I was all set to go into a swivet about the federal appeals court's decision against President Obama's recess appointments for the National Labor Relations Board (and, by implication, his appointment of Richard Cordray to run the Consumer Financial Protection Bureau). Would it be all right with the D.C. Court of Appeals if we had a functioning government? Apparently not. My outrage over the decision increased when I saw the esteemed judges misspelled the word "loath." If you're going to use a pretentious word like "loath," at least spell it right, for crying out loud. And I felt a migraine coming on as I read this passage, so powerfully reminiscent of Bill Clinton's famous Monicagate assertion, "It depends what the meaning of the word 'is' is":
When interpreting a constitutional provision, we must look to the natural meaning of the text as it would have been understood at the time of the ratification of the Constitution. District of Columbia v. Heller, 128 S. Ct. 2783, 2788 (2008). Then, as now, the word “the” was and is a definite article. See 2 Samuel Johnson, A Dictionary of the English Language 2041 (1755) (defining “the” as an “article noting a particular thing”(emphasis added)). Unlike “a” or “an,” that definite article suggests specificity. As a matter of cold, unadorned logic, it makes no sense to adopt the Board’s proposition that when the Framers said “the Recess,” what they really meant was “a recess.”

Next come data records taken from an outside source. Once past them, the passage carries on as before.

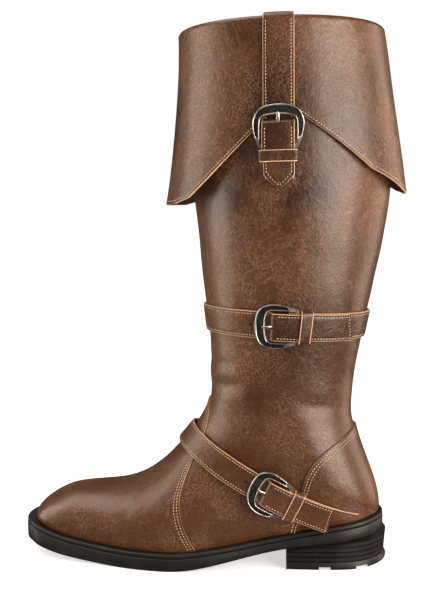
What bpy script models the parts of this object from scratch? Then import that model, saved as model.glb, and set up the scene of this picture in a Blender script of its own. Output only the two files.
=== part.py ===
"""Left pirate boot: leather upper, V-cut cuff, three buckled straps and a rubber sole.

Frame: metres, +Z up. The toe points along -X and the outer side of the foot along -Y.
The origin is in the middle of the heel's bottom face, on the floor.
"""
import math

import bmesh
import bpy
import numpy as np

for item in list(bpy.data.objects):
    bpy.data.objects.remove(item, do_unlink=True)

# Driving dimensions
LAST_LENGTH = 0.290          # heel back to toe tip, along the feather line
BALL_WIDTH = 0.092           # width of the feather line at the ball
ANKLE_HEIGHT = 0.141         # floor to the bend at the front of the ankle
COLLAR_HEIGHT = 0.428        # floor to the collar edge
CALF_WIDTH = 0.136           # widest across the shaft
HEEL_BACK_X = 0.032          # feather line at the heel back, from the origin

HEEL_HEIGHT = 0.025          # heel block at the back
TOE_SPRING = 0.012           # outsole bottom at the toe tip
SOLE_THICKNESS = 0.0139      # outsole and welt together
WELT_THICKNESS = 0.0032
WELT_MARGIN = 0.0065         # welt past the feather line at the ball
HEEL_FLARE = 0.0025          # heel bottom past the heel top, at the back
BREAST_X = HEEL_BACK_X - 0.2586 * LAST_LENGTH     # front face of the heel
WELT_EDGE = 0.0006           # rounding of the welt's rim
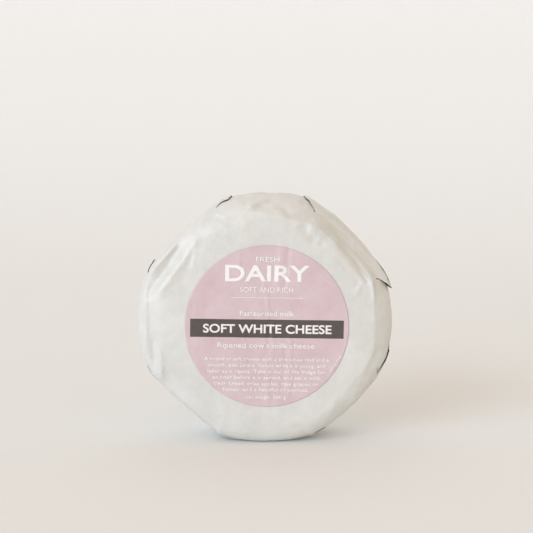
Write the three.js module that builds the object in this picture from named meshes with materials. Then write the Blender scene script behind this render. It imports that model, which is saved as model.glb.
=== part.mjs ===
// A small soft-ripened cheese wheel in its pleated paper wrapper, standing on its edge.
//
// Millimetres, +Z up. The wheel's axis runs along Y, and the front with the round label faces -Y.
// The origin is the middle of the foot, the flat patch of the rim that the wheel stands on.
import * as THREE from "three";

// The wrapped wheel
const wheelRadius = 57; // from the axis out to the paper, as a plain round wheel
const wheelThickness = 34; // front face to back face
const shoulderRadius = 7; // where a face turns over into the rim
const axisHeight = wheelRadius; // the foot is what the wheel presses flat below its plain round

// The paper, and the fit between neighbours that touch
const paperThickness = 0.6; // one sheet with what is folded under it
const fitGap = 0.3;
const pleatRise = 0.9; // how far a pleat's folded edge stands off the back face
const mouthRadius = 9; // the hole left in the middle of the back, where the pleats meet

// The labels
const labelThickness = 0.4;
const frontLabelDiameter = 74;
const frontLabelAside = 1; // the front label is stuck on a little right of the axis
const frontLabelDrop = 2; // and a little below it
const backLabelDiameter = 46;

// The pleats' corners round the rim: degrees anticlockwise from +X as the front label is read,
// how far the corner stands past the plain round wheel, and how full the paper is from this
// corner to the next, where 0 is pulled straight and 1 follows a circle.
const pleats = [
  { at: 20, stands: 0.6, fullness: 0.63 },
  { at: 70, stands: 0.6, fullness: 0.95 },
  { at: 110, stands: -0.2, fullness: 0.35 },
  { at: 155, stands: 0.6, fullness: 1.1 },
  { at: 206, stands: 1.0, fullness: 0.1 },
  { at: 248, stands: 1.4, fullness: 0.9 },
  { at: 293, stands: 1.4, fullness: 0.75 },
  { at: 343, stands: 0.6, fullness: 0.9 },
];

// How finely the surfaces are divided
const columnsPerPleat = 9;
const shoulderSteps = 3; // each shoulder's quarter turn has twice as many
const labelSegments = 64;

const columns = pleats.length * columnsPerPleat;
const { degToRad, smoothstep } = THREE.MathUtils;

// One column of the wheel's surface: its angle, how far it is on the way from one pleat to the
// next (0 to 1), and how far the paper reaches from the axis there.
function columnAt(index) {
  const turn = index % columns;
  const side = Math.floor(turn / columnsPerPleat);
  const from = pleats[side];
  const to = pleats[(side + 1) % pleats.length];
  const share = (turn % columnsPerPleat) / columnsPerPleat;
  const sweep = degToRad((to.at - from.at + 360) % 360);
  const near = wheelRadius + from.stands;
  const far = wheelRadius + to.stands;
  const straight =
    (near * far * Math.sin(sweep)) /
    (near * Math.sin(share * sweep) + far * Math.sin((1 - share) * sweep));
  const bow = from.fullness * near * (1 - Math.cos(sweep / 2));
  return {
    angle: degToRad(from.at) + share * sweep,
    share,
    reach: straight + bow * 4 * share * (1 - share),
  };
}

// The wheel's half section at a given depth under the wrapper's outside, from startRadius on the
// back face over the rim to the middle of the front face.
function halfSection(depth, startRadius) {
  const half = wheelThickness / 2 - depth;
  const shoulder = shoulderRadius - depth;
  const flat = wheelRadius - shoulderRadius;
  const path = new THREE.Path();
  path.moveTo(startRadius, half);
  path.lineTo(flat / 2, half);
  path.absarc(flat, half - shoulder, shoulder, Math.PI / 2, 0, true);
  path.absarc(flat, shoulder - half, shoulder, 0, -Math.PI / 2, true);
  path.lineTo(flat / 2, -half);
  path.lineTo(0, -half);
  return path
    .getPoints(shoulderSteps)
    .map((point) => Object.assign(point, { depth }));
}

// How high a point on the outside of the back lies: nothing on the rim, and on the flat of the
// back pleatRise at each pleat's folded edge, running down to nothing at the next pleat.
function pleatHeight(point, share) {
  const onBack = smoothstep(wheelRadius - point.x, 0, shoulderRadius);
  const lies = point.depth === 0 && point.y > 0 && share > 0;
  return lies ? pleatRise * (1 - share) * onBack : 0;
}

// Turns a section about the axis and pulls it to the pleated outline, with its rim no further
// out than mostReach and nothing lower than the foot.
function pleatedTurn(section, mostReach, heightOver) {
  const geometry = new THREE.LatheGeometry(section, columns);
  const position = geometry.getAttribute("position");
  for (let i = 0; i < position.count; i++) {
    const { angle, share, reach } = columnAt(Math.floor(i / section.length));
    const point = section[i % section.length];
    const radius = (point.x * Math.min(reach, mostReach)) / wheelRadius;
    position.setXYZ(
      i,
      radius * Math.cos(angle),
      point.y + heightOver(point, share),
      Math.max(radius * Math.sin(angle), point.depth - axisHeight),
    );
  }
  return geometry;
}

// The cheese: one solid, close under the paper, and round where the pleats stand off it.
function cheeseGeometry() {
  const section = halfSection(paperThickness + fitGap, 0);
  return pleatedTurn(section, wheelRadius, () => 0);
}

// The wrapper: a shell round the cheese, open at the mouth in the back, where each pleat's
// folded edge lies over the pleat before it.
function wrapperGeometry() {
  const inside = halfSection(paperThickness, mouthRadius).reverse();
  const outside = halfSection(0, mouthRadius);
  return pleatedTurn([...inside, ...outside], Infinity, pleatHeight);
}

// A round label, its faces square to the axis.
function labelGeometry(diameter) {
  return new THREE.CylinderGeometry(
    diameter / 2,
    diameter / 2,
    labelThickness,
    labelSegments,
  );
}

function material(color, roughness) {
  return new THREE.MeshStandardMaterial({ color, roughness, metalness: 0 });
}

function piece(name, geometry, itsMaterial) {
  const mesh = new THREE.Mesh(geometry, itsMaterial);
  mesh.name = name;
  return mesh;
}

const wheel = new THREE.Group();
wheel.position.z = axisHeight;

const cheese = piece("cheese", cheeseGeometry(), material(0xf2ecdc, 0.9));
const wrapper = piece("paper_wrapper", wrapperGeometry(), material(0xe4e4df, 0.55));

const frontLabel = piece(
  "front_label",
  labelGeometry(frontLabelDiameter),
  material(0xdab9bd, 0.5),
);
frontLabel.position.set(
  frontLabelAside,
  -(wheelThickness / 2 + fitGap + labelThickness / 2),
  -frontLabelDrop,
);

const backLabel = piece(
  "back_label",
  labelGeometry(backLabelDiameter),
  material(0xe9e6df, 0.5),
);
backLabel.position.y =
  wheelThickness / 2 + pleatRise + fitGap + labelThickness / 2;

wheel.add(cheese, wrapper, frontLabel, backLabel);

const part = new THREE.Group();
part.add(wheel);

export default part;
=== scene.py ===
# A small soft-ripened cheese wheel in its pleated white paper, standing on its edge.
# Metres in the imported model's frame: the wheel's axis runs along Y and its front faces -Y.
from math import asin, atan, atan2, cos, exp, hypot, log, pi, radians, sin, tan, tanh

import bmesh
import bpy
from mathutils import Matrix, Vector, noise


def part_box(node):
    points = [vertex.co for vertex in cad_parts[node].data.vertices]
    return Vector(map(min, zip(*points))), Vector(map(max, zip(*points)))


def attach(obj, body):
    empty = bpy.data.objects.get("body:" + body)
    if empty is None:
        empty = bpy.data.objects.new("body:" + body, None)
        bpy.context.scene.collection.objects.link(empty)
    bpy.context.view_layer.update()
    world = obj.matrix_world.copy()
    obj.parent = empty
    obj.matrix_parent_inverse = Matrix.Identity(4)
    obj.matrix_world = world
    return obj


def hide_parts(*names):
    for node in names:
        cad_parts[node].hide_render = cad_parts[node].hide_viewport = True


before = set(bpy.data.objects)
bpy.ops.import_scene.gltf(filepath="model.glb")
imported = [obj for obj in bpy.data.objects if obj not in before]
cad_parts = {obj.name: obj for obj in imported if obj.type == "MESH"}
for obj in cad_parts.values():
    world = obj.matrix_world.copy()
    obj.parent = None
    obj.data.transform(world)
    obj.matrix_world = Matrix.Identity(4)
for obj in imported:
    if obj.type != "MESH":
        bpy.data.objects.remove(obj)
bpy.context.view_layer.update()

mm = 0.001
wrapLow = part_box("paper_wrapper")[0]
frontLabelLow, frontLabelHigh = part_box("front_label")
backLabelLow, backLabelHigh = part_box("back_label")
cheeseLow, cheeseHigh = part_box("cheese")

frontY = wrapLow.y  # the flat of the front face
backY = cheeseHigh.y + cheeseLow.y - frontY  # the flat of the back, under its pleats
axisZ = (backLabelLow.z + backLabelHigh.z) / 2  # the wheel's axis is at x 0 and this height
wheelRadius = axisZ  # out to the paper, as a plain round wheel


def clamp(value, low=0.0, high=1.0):
    return max(low, min(high, value))


def mix(low, high, share):
    return low + (high - low) * share


def ease(share):  # 0 to 1, soft at both ends
    share = clamp(share)
    return share * share * (3 - 2 * share)


# The paper

paper = {
    "cut": 0.225,  # the side of the square sheet it was folded from, in metres
    "thickness": 0.12 * mm,
    "layer": 0.26 * mm,  # from one folded layer to the next
    "pillow": 13,  # how late a round shoulder turns over: higher is nearer the rim
    "leastBevel": 2 * mm,  # from the flat of the front out to the rim
    "faceSpread": 0.85,  # below 1 the rings lie closer towards the edge of the face
    "facetWithin": 0.5,  # the cosine of how far round a facet still counts
    "facetMerge": 1.5 * mm,  # how softly one facet's roundness runs into the next
    "facetCorner": 0.7 * mm,  # and how soft the corner between them is
    "heel": 7 * mm,  # the back shoulder's radius
    "mouth": 6 * mm,  # the hole where the pleats meet, under the back label
    "openStrip": 1.2 * mm,  # what a pleat's columns take where it isn't folded yet
    "openShare": 0.15,  # and no more than this share of the distance from the axis
    "closed": 0.15 * mm,  # what every fold still stands open by on the back
    "falls": 0.3,  # the share of the way to the next pleat over which a fold lies down
    "spineStart": 50 * mm,  # from here in, a fold's edge runs straight across the back
    "spineWidth": 1.35,  # of its width on the rim, what a fold covers there
    "spineAside": 6.5 * mm,  # how far from the axis its edge passes
    "spineLimit": 23,  # degrees round that it may reach
    "foot": 0.15 * mm,  # the paper's lowest point over the floor
    "faceRows": 58,
    "bevelRows": 18,
    "rimRows": 12,
    "heelRows": 8,
    "backRows": 22,
    "sectorColumns": 30,
}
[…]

Possessing only the dimmest memory that I'd written about the recess-appointment controversy before, I looked it up to remind myself of the details. Only then did I remember that ... oh dear ... I thought Obama's recess appointments were probably unconstitutional at the time. Reviewing my arguments, and the facts, I find myself persuaded all over again. (For a contrasting view, read my TNR colleague Jon Cohn's defense of the recess appointments.)
The Senate was not technically in recess. It was being kept by mischievous Republicans in a kind of self-induced coma over the Christmas holiday break, expressly to block Obama from making any recess appointments. So Obama basically said, "If it quacks like a recess, it's a recess, so here come my recess appointments." The problem with that approach is that there were comparable periods when the Senate was non-functional but clearly not in recess--say, weekends. Weekends quack like a recess too! Was Obama implicitly giving himself the power to make recess appointments 52 weeks a year? That didn't sound kosher to me. Most troubling of all, nobody seemed able to come up with any persuasive precedents.
I am not a lawyer, but Akhil Reed Amar is, and he shared some of my concerns. We ended up writing a piece together urging Obama to get 51 senators on record saying they didn't have any objection to the method of his recess appointments. It wasn't a perfect solution, but it seemed a reasonable one. Here's the nub of our argument:
First, it would serve to limit the precedent of presidential adventurism in the Cordray affair, by making clear that the President in this case was not really defying or circumventing the Senate, but actually facilitating the preferences of the Senate majority itself. Second, it would be an opportunity for Senators to accept responsibility by actually doing something rather than ducking responsibility by doing nothing at all—which the Senate of late has turned into an art form.
Third, it would be a measured move in the direction of filibuster reform—not across the board, not even in all cases involving appointments, but just in situations involving recess appointments. When Republicans controlled the Senate they loudly threatened to use “the nuclear” option—to destroy certain filibusters by a parliamentary maneouver that required only a simple majority vote of the Senate as a whole. Here, Senate Democrats would be doing the same thing, but on a smaller scale (involving only recess appointments). Such a move might be less likely, marginally, to enrage the other side. Call it a tactical nuke.
That last part makes painful reading in light of yesterday's blown opportunity to achieve filibuster reform. Anyway, the White House ignored us. I bet they're sorry now they did, because I seriously doubt the Supreme Court will throw them a lifesaver.